Faith and Family Coalition’s post-election survey was conducted by Public Opinion Strategies and included interviewing 1,600 actual 2012 voters. The margin of error is +/- 2.45%.

And so, Obama is reelected to a second term not for lack of effort from faithful Christians. We did the right thing. We overcame our theological differences with Mormonism because we correctly recognize that Obama and the Democrats represent true evil. We turned out in even larger numbers than in 2008 and voted overwhelmingly for religious liberty, the sanctity of life and marriage, and limited government.
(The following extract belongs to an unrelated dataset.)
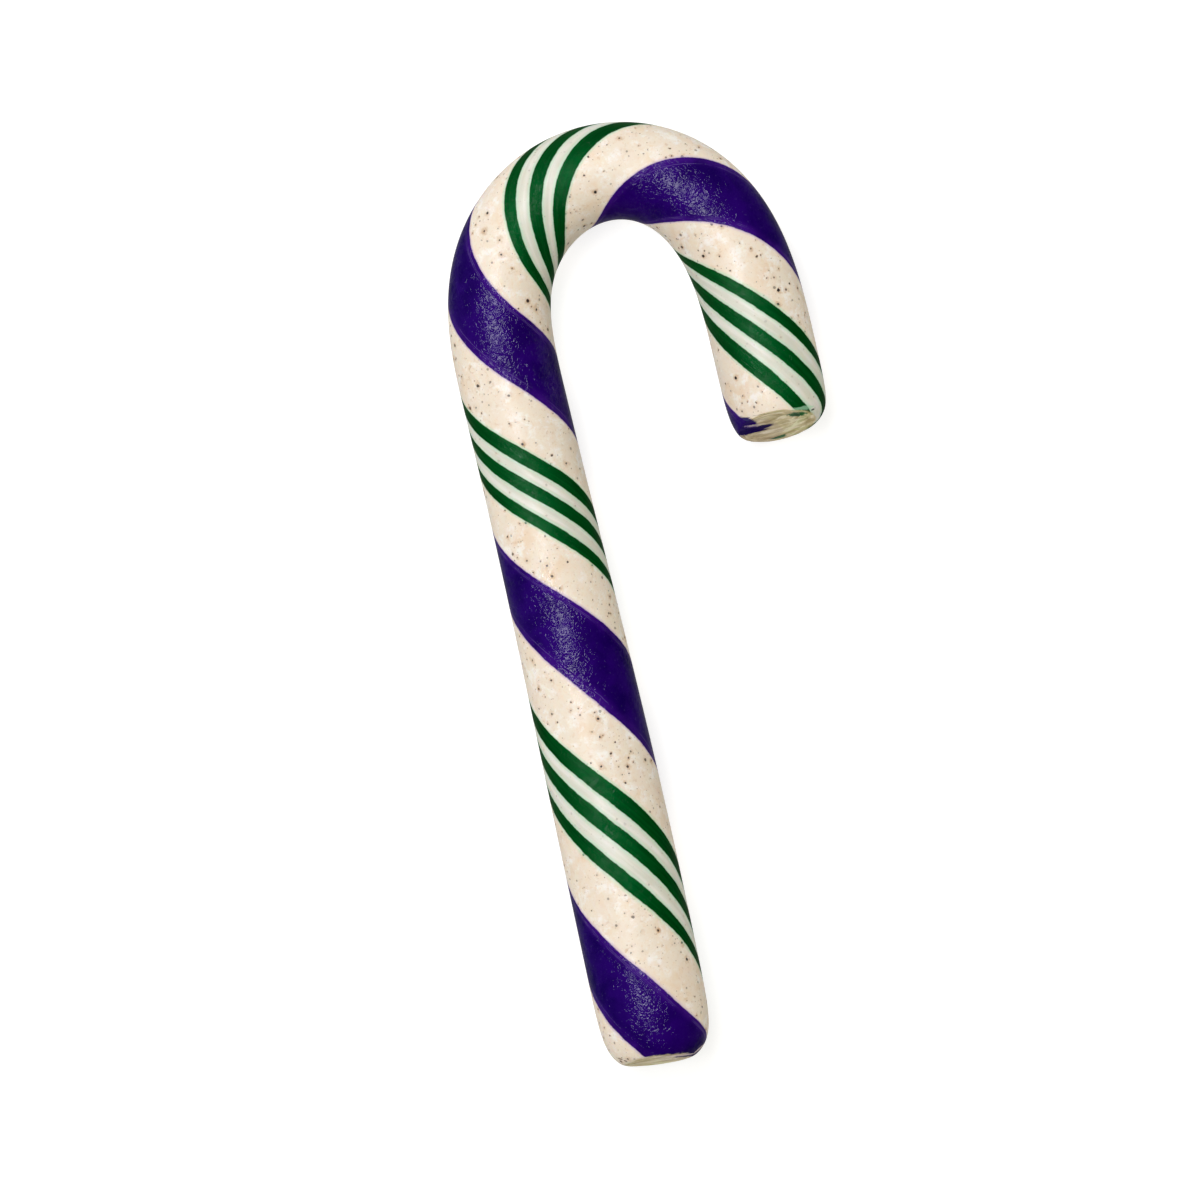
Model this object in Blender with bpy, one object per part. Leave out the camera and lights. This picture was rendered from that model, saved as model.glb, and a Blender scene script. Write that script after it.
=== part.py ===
"""Candy cane: a rope of boiled sugar, rolled round, bent to a hook and cut with shears.

The cane lies flat on its side. The stem runs along +Y from the foot to the bend, and the
hook turns towards +X, so the hook's opening faces -Y. The origin is at the middle of the
cane's box, on the surface that it lies on. All lengths are in metres.
"""

import math

import bmesh
import bpy
from mathutils import Matrix, Vector

# Places along the rope's middle line, measured from the foot
ROPE_LENGTH = 0.1986
STEM_LENGTH = 0.0997
BEND_EASE = 0.0262
CROOK_END = 0.1502
LEG_EASE = 0.0383

# Bends of the middle line: a barely bowed stem, and a hook that tightens as it turns
FOOT_HEADING = math.radians(88.9)
STEM_BOW_RADIUS = 2.8
BEND_RADIUS = 0.0202
CROOK_RADIUS = 0.0164

# Thickness: widest at the foot, thinner at the neck, thinnest over the crown
FOOT_DIAMETER = 0.01696
NECK_DIAMETER = 0.01546
TAPER_START = 0.0285
TAPER_LENGTH = 0.0685
CROWN_THINNING = 0.0008
CROWN_PLACE = 0.1468
CROWN_SPREAD = 0.0135

# Rounded ends: the distance over which each end swells to the rope's full thickness
FOOT_ROUNDING = 0.0025
TIP_ROUNDING = 0.0020

# The shears squeezed the tip askew: its last stretch turns back out of the hook
TIP_TURN = math.radians(9)
TIP_TURN_LENGTH = 0.0055

# Cuts of the shears: how far back and how high each cut leaves the rope's upper side, how
# far its face leans up, and how far it is turned in plan
FOOT_CUT_SET_BACK = 0.0018
FOOT_CUT_HEIGHT = 0.0067
FOOT_CUT_LEAN = math.radians(12)
FOOT_CUT_TURN = math.radians(-7)
TIP_CUT_SET_BACK = 0.0039
TIP_CUT_HEIGHT = 0.0070
TIP_CUT_LEAN = math.radians(21)
TIP_CUT_TURN = math.radians(2)

# The underside settled flat while the sugar was warm
FLAT_DEPTH = 0.00025

# Fineness of the mesh
RING_SIDES = 36
END_RINGS = 12
END_LENGTH = 0.0100
STEM_RING_SPACING = 0.0042
HOOK_RING_SPACING = 0.0018
WALK_STEP = 0.0002
WELD_DISTANCE = 0.000001
CUTTER_SIDE = 0.0300
TABLE_SIDE = 0.4000

SUGAR_COLOUR = (0.80, 0.70, 0.53, 1.0)
SUGAR_ROUGHNESS = 0.32


def eased(place, start, length):
    """Return 0 before start, 1 after start + length, and a smooth rise between them."""
    share = min(max((place - start) / length, 0.0), 1.0)
    return share * share * (3.0 - 2.0 * share)


def curvature(place):
    """Return the middle line's turn towards the hook at this place, in radians a metre."""
    bending = eased(place, STEM_LENGTH, BEND_EASE)
    straightening = eased(place, CROOK_END, LEG_EASE)
    full_bend = STEM_LENGTH + BEND_EASE
    tightening = eased(place, full_bend, CROOK_END - full_bend)
    hook = 1.0 / BEND_RADIUS + (1.0 / CROOK_RADIUS - 1.0 / BEND_RADIUS) * tightening
    bow = -1.0 / STEM_BOW_RADIUS
    askew = -TIP_TURN / TIP_TURN_LENGTH if place > ROPE_LENGTH - TIP_TURN_LENGTH else 0.0
    return bow * (1.0 - bending) + hook * bending * (1.0 - straightening) + askew


def rope_radius(place):
    """Return the rope's radius at this place, before its ends are rounded."""
    taper = (FOOT_DIAMETER - NECK_DIAMETER) * eased(place, TAPER_START, TAPER_LENGTH)
    crown = CROWN_THINNING * math.exp(-(((place - CROWN_PLACE) / CROWN_SPREAD) ** 2))
    return (FOOT_DIAMETER - taper - crown) / 2.0


def end_rounding(place):
    """Return the share of its radius that the rope has at this place, near 0 at both ends."""
    foot = 1.0 - math.exp(-place / FOOT_ROUNDING)
    tip = 1.0 - math.exp(-(ROPE_LENGTH - place) / TIP_ROUNDING)
    return math.sqrt(foot * tip)


def ring_places():
    """Return the rising places of the rings: close on the ends and fairly close in the hook."""
    places = [END_LENGTH * (ring / END_RINGS) ** 2 for ring in range(1, END_RINGS)]
    for start, end, spacing in (
        (END_LENGTH, STEM_LENGTH, STEM_RING_SPACING),
        (STEM_LENGTH, ROPE_LENGTH - END_LENGTH, HOOK_RING_SPACING),
    ):
        count = round((end - start) / spacing)
        places += [start + (end - start) * ring / count for ring in range(count)]
    places += [ROPE_LENGTH - END_LENGTH * (ring / END_RINGS) ** 2 for ring in range(END_RINGS, 0, -1)]
    return places


def middle_line(places):
    """Return the point and the direction of the middle line at each of the rising places."""
    walked = 0.0
    point = Vector((0.0, 0.0, 0.0))
    heading = FOOT_HEADING
    line = []
    for place in places:
        count = max(1, math.ceil((place - walked) / WALK_STEP))
        step = (place - walked) / count
        for _ in range(count):
            turn = curvature(walked + step / 2.0) * step
            along = Vector((math.cos(heading - turn / 2.0), math.sin(heading - turn / 2.0), 0.0))
            point = point + along * step
            heading -= turn
            walked += step
        direction = Vector((math.cos(heading), math.sin(heading), 0.0))
        height = Vector((0.0, 0.0, rope_radius(place) - FLAT_DEPTH))
        line.append((point + height, direction))
    return line


def rope_curve(collection):
    """Make the rope as a curve whose points carry its radius."""
    places = ring_places()
    curve = bpy.data.curves.new("rope", "CURVE")
    curve.dimensions = "3D"
    curve.twist_mode = "Z_UP"
    curve.bevel_depth = 1.0
    curve.bevel_resolution = RING_SIDES // 2 - 2
    curve.use_fill_caps = True
    spline = curve.splines.new("POLY")
    spline.points.add(len(places) - 1)
    for point, place, (centre, _) in zip(spline.points, places, middle_line(places)):
        point.co = (*centre, 1.0)
        point.radius = rope_radius(place) * end_rounding(place)
    rope = bpy.data.objects.new("rope", curve)
    collection.objects.link(rope)
    return rope


def mesh_from_curve(curve_object, name, collection):
    """Replace a curve object by a closed mesh object, with its caps welded on."""
    bpy.context.view_layer.update()
    evaluated = curve_object.evaluated_get(bpy.context.evaluated_depsgraph_get())
    mesh = bpy.data.meshes.new_from_object(evaluated)
    mesh.name = name
    shape = bmesh.new()
    shape.from_mesh(mesh)
    bmesh.ops.remove_doubles(shape, verts=shape.verts, dist=WELD_DISTANCE)
    bmesh.ops.recalc_face_normals(shape, faces=shape.faces)
    shape.to_mesh(mesh)
    shape.free()
    mesh.shade_smooth()
    body = bpy.data.objects.new(name, mesh)
    body.matrix_world = curve_object.matrix_world
    collection.objects.link(body)
    curve = curve_object.data
    bpy.data.objects.remove(curve_object)
    bpy.data.curves.remove(curve)
    return body


def box_cutter(name, face_centre, outward, side, collection):
    """Make a cube that starts at face_centre and fills what lies outward of that face."""
    bpy.ops.mesh.primitive_cube_add(size=side)
    cutter = bpy.context.active_object
    cutter.name = name
    for owner in list(cutter.users_collection):
        owner.objects.unlink(cutter)
    collection.objects.link(cutter)
    cutter.rotation_euler = outward.to_track_quat("Z", "Y").to_euler()
    cutter.location = face_centre + outward * side / 2.0
    cutter.hide_render = True
    cutter.display_type = "WIRE"
    return cutter


def shear_cutter(name, place, end_direction, height, lean, turn, collection):
    """Make the cutter whose face is the cut that the shears left at one end."""
    centre, direction = middle_line([place])[0]
    outward = Matrix.Rotation(turn, 3, "Z") @ (direction * end_direction * math.cos(lean))
    outward.z = math.sin(lean)
    return box_cutter(name, centre + Vector((0.0, 0.0, height)), outward, CUTTER_SIDE, collection)


def cut_with(body, cutter):
    """Take the cutter's volume from the body."""
    cut = body.modifiers.new(cutter.name, "BOOLEAN")
    cut.operation = "DIFFERENCE"
    cut.object = cutter


def boiled_sugar():
    """Return the material of the rope."""
    material = bpy.data.materials.new("boiled_sugar")
    material.use_nodes = True
    shader = material.node_tree.nodes["Principled BSDF"]
    shader.inputs["Base Color"].default_value = SUGAR_COLOUR
    shader.inputs["Roughness"].default_value = SUGAR_ROUGHNESS
    shader.inputs["Metallic"].default_value = 0.0
    material.diffuse_color = SUGAR_COLOUR
    return material


def centre_on_box(body, root):
    """Move the root so that the origin is under the middle of the body's box."""
    bpy.context.view_layer.update()
    evaluated = body.evaluated_get(bpy.context.evaluated_depsgraph_get())
    mesh = evaluated.to_mesh()
    across = [vertex.co.x for vertex in mesh.vertices]
    along = [vertex.co.y for vertex in mesh.vertices]
    evaluated.to_mesh_clear()
    root.location = (-(min(across) + max(across)) / 2.0, -(min(along) + max(along)) / 2.0, 0.0)


def main():
    """Build the candy cane in an empty scene."""
    for old in list(bpy.data.objects):
        bpy.data.objects.remove(old)
    parts = bpy.data.collections.new("candy_cane")
    cutters = bpy.data.collections.new("cutters")
    bpy.context.scene.collection.children.link(parts)
    bpy.context.scene.collection.children.link(cutters)

    cane = mesh_from_curve(rope_curve(parts), "candy_cane", parts)
    cane.data.materials.append(boiled_sugar())
    table = box_cutter("table", Vector((0.0, 0.0, 0.0)), Vector((0.0, 0.0, -1.0)), TABLE_SIDE, cutters)
    foot_cut = shear_cutter(
        "foot_cut", FOOT_CUT_SET_BACK, -1.0, FOOT_CUT_HEIGHT, FOOT_CUT_LEAN, FOOT_CUT_TURN, cutters
    )
    tip_cut = shear_cutter(
        "tip_cut", ROPE_LENGTH - TIP_CUT_SET_BACK, 1.0, TIP_CUT_HEIGHT, TIP_CUT_LEAN, TIP_CUT_TURN, cutters
    )
    root = bpy.data.objects.new("candy_cane_origin", None)
    parts.objects.link(root)
    for piece in (cane, table, foot_cut, tip_cut):
        piece.parent = root
    for cutter in (table, foot_cut, tip_cut):
        cut_with(cane, cutter)
    centre_on_box(cane, root)


if __name__ == "__main__":
    main()
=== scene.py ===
"""Candy cane of boiled sugar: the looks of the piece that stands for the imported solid.

The rope is built ring by ring along the same middle line and with the same thickness as the
solid. The coloured sugar is dyed into it by its place in the untwisted rope, so each stripe is
the same at any distance and from any side. Lengths are in metres, and angles in radians unless a
name or a comment says degrees.
"""

import logging
import math
from dataclasses import dataclass, field
from enum import Enum

import bpy
import numpy as np
from mathutils import Matrix, Vector


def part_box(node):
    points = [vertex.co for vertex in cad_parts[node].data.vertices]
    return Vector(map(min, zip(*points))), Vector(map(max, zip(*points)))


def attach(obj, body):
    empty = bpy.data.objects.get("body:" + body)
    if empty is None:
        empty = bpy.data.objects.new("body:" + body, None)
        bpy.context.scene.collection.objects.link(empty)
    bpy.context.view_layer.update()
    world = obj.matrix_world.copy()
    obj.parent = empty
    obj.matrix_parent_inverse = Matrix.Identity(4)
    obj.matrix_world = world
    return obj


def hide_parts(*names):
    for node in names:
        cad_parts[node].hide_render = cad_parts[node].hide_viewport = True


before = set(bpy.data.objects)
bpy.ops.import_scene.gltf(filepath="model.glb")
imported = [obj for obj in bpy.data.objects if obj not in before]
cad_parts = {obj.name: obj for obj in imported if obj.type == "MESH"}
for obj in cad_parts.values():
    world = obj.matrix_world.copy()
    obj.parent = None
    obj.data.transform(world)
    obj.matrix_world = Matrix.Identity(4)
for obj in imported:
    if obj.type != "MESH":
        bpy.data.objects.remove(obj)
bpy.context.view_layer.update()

SOLID_NAME = "candy_cane"
PIECE_NAME = "cane_sugar"
BODY_NAME = "root"
SLOT_NAME = "boiled_sugar"
BAKE_MAP = "OFBake"
SUGAR_PLACE = "sugar_place"
CUT_PLACE = "cut_place"

# How far the tip's cut places are moved aside, so that they can't be taken for the foot's
TIP_OFFSET = 0.100

ROPE_LENGTH = 0.1986

Socket = bpy.types.NodeSocket
Colour = tuple[float, float, float, float]

log = logging.getLogger("candy_cane")


def eased(place: np.ndarray, start: float, length: float) -> np.ndarray:
    """Return a smooth rise from 0 to 1.

    Args:
        place: The places to look at.
        start: Where the rise starts.
        length: How long the rise is.

    Returns:
        0 before start, 1 after start + length, and a smooth rise between them.
    """
    share = np.clip((place - start) / length, 0.0, 1.0)
    return share * share * (3.0 - 2.0 * share)


def soft_excess(depth: np.ndarray, softness: float) -> np.ndarray:
    """Return how far each depth is above 0, with the corner at 0 rounded off.

    Args:
        depth: The depths, below 0 where nothing is pressed.
        softness: The depth over which the corner is rounded, on either side of 0.

    Returns:
        0 well below 0, the depth itself well above 0, and a smooth blend between them.
    """
    near = (depth + softness) ** 2 / (4.0 * softness)
    return np.where(depth <= -softness, 0.0, np.where(depth >= softness, depth, near))


class RopeEnd(Enum):
    """The two ends of the rope."""

    FOOT = "foot"
    TIP = "tip"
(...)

We lost the political battle. But we can stand before God in good conscience as His faithful servants. We did “put on the armor of God” and stood “firm against the tactics of the devil … on the evil day.” “Having done everything,” we now hold our ground and “stand fast,” with our “loins girded in truth, clothed with righteousness as a breastplate,” our “feet shod in readiness for the gospel of peace” and “in all circumstances, hold faith as a shield, to quench all the flaming arrows of the evil one.” (Ephesians 6)

We will need that shield because the faithful Christian vote is not lost on Obama and the Demonrats. So be prepared for their reprisals, mindful that Obama had already pronounced that his supporters would “vote for revenge,” while his malevolent senior adviser consigliere, the Iran-born Marxist Valerie Jarrett, has vowed:

“After we win this election, it’s our turn. Payback time. Everyone not with us is against us and they better be ready because we don’t forget. The ones who helped us will be rewarded, the ones who opposed us will get what they deserve. There is going to be hell to pay. Congress won’t be a problem for us this time. No election to worry about after this is over and we have two judges ready to go.”

We have been warned by Cardinal Francis George of Chicago about the coming persecution. Alarmed about Obama’s war against the Catholic Church and against religious liberty, Cardinal George said “I expect to die in bed, my successor will die in prison and his successor will die a martyr in the public square.”